Required task: Copy each line that holds "behind".

Data lines:
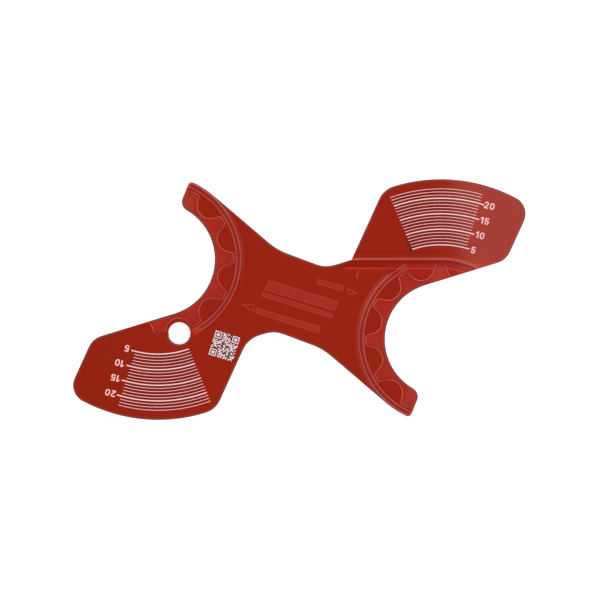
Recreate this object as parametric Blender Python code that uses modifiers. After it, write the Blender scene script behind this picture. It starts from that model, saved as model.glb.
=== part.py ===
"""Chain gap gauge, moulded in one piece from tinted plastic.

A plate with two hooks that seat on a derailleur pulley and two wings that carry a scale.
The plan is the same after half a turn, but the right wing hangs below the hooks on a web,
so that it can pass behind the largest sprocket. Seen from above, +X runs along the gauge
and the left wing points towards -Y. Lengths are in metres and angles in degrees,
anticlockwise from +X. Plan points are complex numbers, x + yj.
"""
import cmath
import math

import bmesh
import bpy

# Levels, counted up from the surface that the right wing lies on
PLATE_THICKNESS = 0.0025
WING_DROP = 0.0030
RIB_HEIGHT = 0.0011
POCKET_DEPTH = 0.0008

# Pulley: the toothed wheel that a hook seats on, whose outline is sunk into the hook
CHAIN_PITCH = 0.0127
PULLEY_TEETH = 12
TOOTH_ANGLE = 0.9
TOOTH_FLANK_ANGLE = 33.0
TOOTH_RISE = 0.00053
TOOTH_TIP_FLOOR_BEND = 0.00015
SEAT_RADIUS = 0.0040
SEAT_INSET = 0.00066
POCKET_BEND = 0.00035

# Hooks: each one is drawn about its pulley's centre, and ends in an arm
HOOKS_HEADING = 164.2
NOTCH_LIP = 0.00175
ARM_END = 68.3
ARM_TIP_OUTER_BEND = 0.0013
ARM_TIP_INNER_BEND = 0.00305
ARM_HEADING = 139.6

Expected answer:
Recreate this object as parametric Blender Python code that uses modifiers. After it, write the Blender scene script behind this picture. It starts from that model, saved as model.glb.
so that it can pass behind the largest sprocket. Seen from above, +X runs along the gauge